Acquisition: Freddy Rodríguez Painting Examines Life in the Dominican Republic under Dictatorship

Freddy Rodríguez, 'Paradise for a Tourist Brochure'

Freddy Rodríguez
Paradise for a Tourist Brochure, 1990
acrylic, sawdust, and newspaper collage on canvas
overall: 152.4 x 167.64 cm (60 x 66 in.)
National Gallery of Art, Washington
Gift of Funds from The Ahmanson Foundation, and Patrons’ Permanent Fund
2022.45.1

Celebrated for his hard-edged abstract and expressionistic paintings, Freddy Rodríguez (b. 1945) explores Caribbean and Latinx history, often focusing on the Dominican Republic’s indigenous and colonial past as well as its history of enslavement, turbulent contemporary history, and the migration of Dominicans to the United States. Rodríguez’s artistic practice and subjects embody his commitment to aesthetic and political freedom. The National Gallery of Art has acquired Paradise for a Tourist Brochure (1990), an important work from a series devoted to unmasking the tactics of the dictatorship of Rafael Trujillo, who ruled the Dominican Republic from 1930 until his assassination in 1961.

Among the most ambitious works in this series, Paradise for a Tourist Brochure features a large butterfly suspended over a painted and collaged background of full-sized rectangular sheets of pages from the arts section of The New York Times.
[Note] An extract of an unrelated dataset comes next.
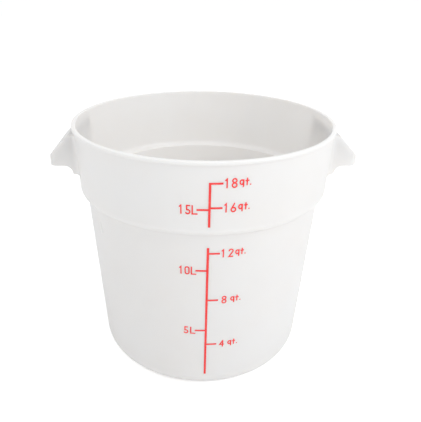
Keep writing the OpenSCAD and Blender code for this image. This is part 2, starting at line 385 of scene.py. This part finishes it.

Begun during the exposure of the United States’ involvement in Central America during the late 1980s, the series was triggered by the U.S. intervention in Panama in 1989. For the artist, butterflies symbolize silent witnesses to the atrocities of life in the Americas since the Conquest. Underscoring this connection, the artist transcribed the word "paradise" in hand-painted script 44 times over the surface of the painting. This repetition, and the title that conjures the superficiality of tourist paraphernalia, suggest the duplicity of Trujillo’s rule. Three painted bullet holes dripping in red paint evoking blood and handprints on the lower register suggesting the scene of a crime disrupt these idyllic references. The painting’s title is also a wry reference to how tourists often view the Caribbean as paradise and overlook the region’s violent past.  

Since the early 1980s Rodríguez has used ephemeral materials linked to the New York art scene to comment on the racial and social exclusions of the mainstream art world. Working between foreground (painted elements) and background (collage), Rodríguez equates Trujillo’s dictatorial regime to the power wielded by art galleries, museums, auction houses, and critics who decide what is worthy of being sold, displayed, collected, studied, and preserved. The collaged elements function as a time capsule circa 1990, highlighting galleries, artists, and terminology that once held sway. Even though several ads and articles mention African American and Latin American artists, including Benny Andrews (1930–2006) and Frida Kahlo (1907–1954), whose self-portrait Rodriguez surrounds with rays of red paint, they are dwarfed by the references to American art and its major established figures, including Helen Frankenthaler (1928–2011), Franz Kline (1910–1962), and Jackson Pollock (1912–1956).